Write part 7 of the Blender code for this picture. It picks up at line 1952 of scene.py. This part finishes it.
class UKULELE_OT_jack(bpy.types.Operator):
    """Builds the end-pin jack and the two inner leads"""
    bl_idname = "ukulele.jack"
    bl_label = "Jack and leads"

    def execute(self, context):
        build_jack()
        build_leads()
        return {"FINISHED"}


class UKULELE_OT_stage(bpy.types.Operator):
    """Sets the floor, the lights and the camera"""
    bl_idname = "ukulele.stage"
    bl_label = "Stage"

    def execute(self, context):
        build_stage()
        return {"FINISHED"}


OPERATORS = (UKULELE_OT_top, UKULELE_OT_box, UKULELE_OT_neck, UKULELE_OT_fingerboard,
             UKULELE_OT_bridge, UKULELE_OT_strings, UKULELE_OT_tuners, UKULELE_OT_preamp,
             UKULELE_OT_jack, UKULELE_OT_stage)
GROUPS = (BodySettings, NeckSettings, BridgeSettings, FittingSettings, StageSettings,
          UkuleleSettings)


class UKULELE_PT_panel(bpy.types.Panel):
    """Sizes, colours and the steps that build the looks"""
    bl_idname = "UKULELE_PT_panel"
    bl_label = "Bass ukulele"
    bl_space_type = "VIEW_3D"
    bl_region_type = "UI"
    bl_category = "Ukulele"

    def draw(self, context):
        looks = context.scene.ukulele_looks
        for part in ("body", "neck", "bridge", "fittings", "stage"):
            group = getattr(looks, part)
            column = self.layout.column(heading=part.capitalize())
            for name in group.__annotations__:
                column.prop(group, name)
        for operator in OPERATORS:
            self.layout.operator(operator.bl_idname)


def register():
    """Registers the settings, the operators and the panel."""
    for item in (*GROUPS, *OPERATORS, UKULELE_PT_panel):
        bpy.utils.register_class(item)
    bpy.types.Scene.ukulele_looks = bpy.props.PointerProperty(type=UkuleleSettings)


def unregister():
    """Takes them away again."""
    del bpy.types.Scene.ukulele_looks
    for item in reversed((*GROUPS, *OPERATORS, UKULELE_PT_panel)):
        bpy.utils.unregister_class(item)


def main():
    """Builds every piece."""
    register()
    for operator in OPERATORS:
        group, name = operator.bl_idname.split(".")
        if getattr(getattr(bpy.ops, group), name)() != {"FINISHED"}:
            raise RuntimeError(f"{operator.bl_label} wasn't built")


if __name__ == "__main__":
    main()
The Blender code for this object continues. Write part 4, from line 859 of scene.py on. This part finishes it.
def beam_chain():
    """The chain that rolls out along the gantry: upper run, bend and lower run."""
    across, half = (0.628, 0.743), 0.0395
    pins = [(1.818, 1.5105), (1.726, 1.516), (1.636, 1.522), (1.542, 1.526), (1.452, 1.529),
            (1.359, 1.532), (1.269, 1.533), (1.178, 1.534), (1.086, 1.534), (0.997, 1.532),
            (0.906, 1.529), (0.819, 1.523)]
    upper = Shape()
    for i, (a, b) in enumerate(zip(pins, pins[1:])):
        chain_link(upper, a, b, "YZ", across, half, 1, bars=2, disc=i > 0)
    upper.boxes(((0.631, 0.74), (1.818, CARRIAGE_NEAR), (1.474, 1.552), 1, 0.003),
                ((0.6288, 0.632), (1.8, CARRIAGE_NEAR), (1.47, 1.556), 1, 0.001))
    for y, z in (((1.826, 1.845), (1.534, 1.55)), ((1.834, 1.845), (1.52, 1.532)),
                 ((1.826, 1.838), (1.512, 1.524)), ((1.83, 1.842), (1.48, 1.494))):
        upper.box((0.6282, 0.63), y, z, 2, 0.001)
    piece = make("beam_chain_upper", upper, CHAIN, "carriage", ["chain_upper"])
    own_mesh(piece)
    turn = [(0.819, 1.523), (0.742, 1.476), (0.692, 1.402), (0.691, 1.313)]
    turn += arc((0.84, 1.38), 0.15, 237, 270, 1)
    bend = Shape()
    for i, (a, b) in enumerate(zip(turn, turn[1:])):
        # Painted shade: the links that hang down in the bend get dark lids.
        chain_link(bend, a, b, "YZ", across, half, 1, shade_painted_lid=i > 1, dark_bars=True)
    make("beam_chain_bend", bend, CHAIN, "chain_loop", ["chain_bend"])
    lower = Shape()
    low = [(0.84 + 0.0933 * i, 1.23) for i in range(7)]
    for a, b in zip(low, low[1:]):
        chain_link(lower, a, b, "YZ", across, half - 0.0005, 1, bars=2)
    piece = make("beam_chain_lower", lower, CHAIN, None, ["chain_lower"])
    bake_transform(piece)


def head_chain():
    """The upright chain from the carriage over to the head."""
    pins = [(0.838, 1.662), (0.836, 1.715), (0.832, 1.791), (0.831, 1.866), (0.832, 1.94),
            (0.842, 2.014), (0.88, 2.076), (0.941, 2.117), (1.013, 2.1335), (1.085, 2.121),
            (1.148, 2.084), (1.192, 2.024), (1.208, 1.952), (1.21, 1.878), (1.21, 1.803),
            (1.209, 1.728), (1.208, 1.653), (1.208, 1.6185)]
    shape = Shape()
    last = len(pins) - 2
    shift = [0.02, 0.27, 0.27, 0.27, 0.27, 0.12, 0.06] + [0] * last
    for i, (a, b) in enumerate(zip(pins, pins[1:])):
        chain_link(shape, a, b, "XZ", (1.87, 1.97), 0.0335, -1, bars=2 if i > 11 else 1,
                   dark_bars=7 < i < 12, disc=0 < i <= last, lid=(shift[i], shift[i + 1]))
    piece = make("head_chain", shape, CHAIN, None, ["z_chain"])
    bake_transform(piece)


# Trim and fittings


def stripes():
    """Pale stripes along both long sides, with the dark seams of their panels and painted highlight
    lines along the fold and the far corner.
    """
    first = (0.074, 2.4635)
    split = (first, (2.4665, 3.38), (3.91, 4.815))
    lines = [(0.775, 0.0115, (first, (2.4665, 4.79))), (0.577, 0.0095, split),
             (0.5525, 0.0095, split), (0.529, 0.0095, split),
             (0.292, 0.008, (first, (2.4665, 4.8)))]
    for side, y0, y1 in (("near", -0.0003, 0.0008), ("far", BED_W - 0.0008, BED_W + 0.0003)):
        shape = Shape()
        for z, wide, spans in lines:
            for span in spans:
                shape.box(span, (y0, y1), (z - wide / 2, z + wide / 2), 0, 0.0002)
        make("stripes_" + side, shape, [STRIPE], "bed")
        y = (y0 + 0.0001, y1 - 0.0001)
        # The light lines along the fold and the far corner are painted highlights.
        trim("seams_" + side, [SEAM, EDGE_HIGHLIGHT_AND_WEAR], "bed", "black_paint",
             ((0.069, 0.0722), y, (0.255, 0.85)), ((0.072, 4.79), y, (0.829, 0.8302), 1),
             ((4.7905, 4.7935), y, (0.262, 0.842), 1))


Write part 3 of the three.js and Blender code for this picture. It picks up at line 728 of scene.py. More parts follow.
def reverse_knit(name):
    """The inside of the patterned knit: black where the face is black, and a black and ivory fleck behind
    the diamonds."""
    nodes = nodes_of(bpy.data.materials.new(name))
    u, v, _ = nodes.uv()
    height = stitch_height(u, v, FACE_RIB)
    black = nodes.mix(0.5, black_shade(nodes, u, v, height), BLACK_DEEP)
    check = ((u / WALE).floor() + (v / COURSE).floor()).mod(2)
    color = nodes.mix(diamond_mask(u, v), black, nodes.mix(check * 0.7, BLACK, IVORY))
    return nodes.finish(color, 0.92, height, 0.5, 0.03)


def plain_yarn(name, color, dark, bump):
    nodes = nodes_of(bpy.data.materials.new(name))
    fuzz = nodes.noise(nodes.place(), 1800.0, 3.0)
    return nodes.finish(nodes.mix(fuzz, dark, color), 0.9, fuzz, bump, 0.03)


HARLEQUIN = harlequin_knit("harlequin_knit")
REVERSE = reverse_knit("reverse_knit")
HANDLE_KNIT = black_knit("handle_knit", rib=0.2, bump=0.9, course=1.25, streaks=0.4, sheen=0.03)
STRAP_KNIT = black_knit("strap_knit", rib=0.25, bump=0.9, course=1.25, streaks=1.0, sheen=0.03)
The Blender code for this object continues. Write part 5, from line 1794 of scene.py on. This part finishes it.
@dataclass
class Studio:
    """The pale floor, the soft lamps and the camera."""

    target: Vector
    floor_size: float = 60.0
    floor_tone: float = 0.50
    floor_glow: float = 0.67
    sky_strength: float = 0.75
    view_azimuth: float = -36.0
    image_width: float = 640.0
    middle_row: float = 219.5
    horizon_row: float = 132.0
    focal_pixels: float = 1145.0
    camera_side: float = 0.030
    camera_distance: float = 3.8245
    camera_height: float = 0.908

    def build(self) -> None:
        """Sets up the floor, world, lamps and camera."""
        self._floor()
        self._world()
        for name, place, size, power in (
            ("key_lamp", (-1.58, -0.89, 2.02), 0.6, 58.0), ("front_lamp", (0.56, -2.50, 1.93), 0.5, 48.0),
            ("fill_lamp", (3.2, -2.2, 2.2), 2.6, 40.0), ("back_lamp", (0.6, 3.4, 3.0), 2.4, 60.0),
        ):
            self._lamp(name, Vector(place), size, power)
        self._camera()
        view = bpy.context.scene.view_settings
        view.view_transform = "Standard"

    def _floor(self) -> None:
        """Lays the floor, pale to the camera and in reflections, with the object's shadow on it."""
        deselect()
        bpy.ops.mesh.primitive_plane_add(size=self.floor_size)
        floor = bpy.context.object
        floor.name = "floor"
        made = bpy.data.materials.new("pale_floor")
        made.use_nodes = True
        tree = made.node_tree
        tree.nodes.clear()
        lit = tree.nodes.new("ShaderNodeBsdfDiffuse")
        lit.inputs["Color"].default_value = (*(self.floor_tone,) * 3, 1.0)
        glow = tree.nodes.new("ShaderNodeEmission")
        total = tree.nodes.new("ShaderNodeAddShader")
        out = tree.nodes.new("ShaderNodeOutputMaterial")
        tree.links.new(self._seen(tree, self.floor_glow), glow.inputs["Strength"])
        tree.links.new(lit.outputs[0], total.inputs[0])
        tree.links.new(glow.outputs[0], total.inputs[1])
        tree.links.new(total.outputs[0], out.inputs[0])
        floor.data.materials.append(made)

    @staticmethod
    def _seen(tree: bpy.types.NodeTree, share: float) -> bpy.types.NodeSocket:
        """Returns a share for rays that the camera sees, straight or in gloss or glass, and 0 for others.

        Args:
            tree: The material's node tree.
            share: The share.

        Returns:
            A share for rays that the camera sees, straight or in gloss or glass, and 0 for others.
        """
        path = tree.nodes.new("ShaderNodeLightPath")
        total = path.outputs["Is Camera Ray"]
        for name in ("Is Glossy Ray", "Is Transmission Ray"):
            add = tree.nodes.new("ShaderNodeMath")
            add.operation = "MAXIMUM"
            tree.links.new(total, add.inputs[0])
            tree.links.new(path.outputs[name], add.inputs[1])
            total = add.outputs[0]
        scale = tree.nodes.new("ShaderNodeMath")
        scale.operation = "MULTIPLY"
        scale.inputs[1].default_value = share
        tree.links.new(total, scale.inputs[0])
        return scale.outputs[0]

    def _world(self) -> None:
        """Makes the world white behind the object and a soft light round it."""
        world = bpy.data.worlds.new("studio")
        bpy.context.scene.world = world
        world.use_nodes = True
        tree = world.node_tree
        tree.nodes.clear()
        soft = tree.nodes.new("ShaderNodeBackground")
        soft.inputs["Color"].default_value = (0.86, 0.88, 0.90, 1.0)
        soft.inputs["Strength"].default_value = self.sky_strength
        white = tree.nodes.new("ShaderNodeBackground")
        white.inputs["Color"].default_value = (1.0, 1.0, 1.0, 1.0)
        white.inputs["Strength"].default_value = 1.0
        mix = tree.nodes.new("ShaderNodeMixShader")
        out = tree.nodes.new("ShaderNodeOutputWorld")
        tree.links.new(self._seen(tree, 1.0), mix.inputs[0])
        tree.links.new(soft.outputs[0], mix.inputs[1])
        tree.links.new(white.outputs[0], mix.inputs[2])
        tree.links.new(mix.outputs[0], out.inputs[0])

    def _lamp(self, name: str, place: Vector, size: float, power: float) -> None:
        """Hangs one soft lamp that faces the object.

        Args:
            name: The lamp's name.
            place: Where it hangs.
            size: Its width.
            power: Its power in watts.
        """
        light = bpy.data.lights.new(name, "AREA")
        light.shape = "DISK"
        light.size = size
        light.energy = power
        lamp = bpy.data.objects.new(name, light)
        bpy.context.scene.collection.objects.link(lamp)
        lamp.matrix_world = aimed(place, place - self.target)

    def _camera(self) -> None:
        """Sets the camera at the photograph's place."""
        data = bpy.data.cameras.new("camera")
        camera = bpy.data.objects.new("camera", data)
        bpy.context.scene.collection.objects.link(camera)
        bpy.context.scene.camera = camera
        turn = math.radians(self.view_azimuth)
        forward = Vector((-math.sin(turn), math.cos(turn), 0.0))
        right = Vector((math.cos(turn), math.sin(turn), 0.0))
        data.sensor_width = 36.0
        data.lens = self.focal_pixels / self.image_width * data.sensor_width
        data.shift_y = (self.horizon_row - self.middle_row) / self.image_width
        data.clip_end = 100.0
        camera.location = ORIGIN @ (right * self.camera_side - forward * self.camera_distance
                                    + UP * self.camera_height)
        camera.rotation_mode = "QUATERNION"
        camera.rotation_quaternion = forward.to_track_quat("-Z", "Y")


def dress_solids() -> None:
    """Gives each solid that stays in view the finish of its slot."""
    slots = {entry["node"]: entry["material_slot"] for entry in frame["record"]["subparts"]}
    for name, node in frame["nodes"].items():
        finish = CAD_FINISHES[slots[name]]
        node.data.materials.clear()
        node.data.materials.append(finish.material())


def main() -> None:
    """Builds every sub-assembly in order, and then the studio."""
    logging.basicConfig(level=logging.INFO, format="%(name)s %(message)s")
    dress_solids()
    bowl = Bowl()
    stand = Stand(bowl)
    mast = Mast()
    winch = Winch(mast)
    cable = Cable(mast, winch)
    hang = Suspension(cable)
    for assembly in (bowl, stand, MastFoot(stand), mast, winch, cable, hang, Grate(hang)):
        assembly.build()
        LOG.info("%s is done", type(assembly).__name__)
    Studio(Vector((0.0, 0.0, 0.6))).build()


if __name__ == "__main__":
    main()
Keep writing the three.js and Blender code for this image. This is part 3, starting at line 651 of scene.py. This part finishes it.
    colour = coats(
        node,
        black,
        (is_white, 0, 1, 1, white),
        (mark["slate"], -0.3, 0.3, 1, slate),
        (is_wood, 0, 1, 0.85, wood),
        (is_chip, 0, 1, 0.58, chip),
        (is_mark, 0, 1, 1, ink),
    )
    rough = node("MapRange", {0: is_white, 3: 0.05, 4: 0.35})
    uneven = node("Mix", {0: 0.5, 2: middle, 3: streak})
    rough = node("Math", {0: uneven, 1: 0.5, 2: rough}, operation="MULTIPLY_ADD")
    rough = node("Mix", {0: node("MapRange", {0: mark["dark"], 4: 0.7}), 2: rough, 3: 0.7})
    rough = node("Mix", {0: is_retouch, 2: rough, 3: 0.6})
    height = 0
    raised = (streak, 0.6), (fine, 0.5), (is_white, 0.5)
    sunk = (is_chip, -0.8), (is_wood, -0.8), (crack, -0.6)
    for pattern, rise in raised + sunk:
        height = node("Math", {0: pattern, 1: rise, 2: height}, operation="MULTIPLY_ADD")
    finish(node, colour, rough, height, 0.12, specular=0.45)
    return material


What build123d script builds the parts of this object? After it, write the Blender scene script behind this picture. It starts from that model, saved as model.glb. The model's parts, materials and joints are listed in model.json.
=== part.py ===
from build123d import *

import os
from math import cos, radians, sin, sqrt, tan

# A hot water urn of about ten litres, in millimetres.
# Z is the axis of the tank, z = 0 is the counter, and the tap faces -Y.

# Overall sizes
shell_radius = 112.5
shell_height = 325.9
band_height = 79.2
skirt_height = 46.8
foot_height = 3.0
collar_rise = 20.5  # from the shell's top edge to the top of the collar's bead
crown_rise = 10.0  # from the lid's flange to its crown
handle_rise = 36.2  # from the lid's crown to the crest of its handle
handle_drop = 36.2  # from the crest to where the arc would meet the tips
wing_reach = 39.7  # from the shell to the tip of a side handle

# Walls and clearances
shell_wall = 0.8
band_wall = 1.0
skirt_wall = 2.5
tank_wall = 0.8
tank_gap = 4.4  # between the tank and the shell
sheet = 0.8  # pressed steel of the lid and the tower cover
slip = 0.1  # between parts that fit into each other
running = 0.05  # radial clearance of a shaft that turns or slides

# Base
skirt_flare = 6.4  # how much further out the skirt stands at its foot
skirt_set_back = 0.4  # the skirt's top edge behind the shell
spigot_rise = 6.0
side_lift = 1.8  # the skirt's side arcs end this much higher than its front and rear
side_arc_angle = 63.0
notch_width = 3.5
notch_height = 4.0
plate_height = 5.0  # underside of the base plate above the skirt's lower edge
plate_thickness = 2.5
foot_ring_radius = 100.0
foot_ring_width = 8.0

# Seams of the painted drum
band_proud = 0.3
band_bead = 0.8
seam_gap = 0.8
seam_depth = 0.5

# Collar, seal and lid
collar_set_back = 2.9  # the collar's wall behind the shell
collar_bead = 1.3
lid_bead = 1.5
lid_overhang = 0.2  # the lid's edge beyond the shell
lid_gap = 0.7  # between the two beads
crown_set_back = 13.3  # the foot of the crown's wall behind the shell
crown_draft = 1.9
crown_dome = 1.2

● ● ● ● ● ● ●

Of the lines above, retype only those from the line containing "The Blender code for this object continues. Write part 5, from" through the line containing "pale floor, the", including both, exactly.

* **Reply to the exercise**:
The Blender code for this object continues. Write part 5, from line 1794 of scene.py on. This part finishes it.
@dataclass
class Studio:
    """The pale floor, the soft lamps and the camera."""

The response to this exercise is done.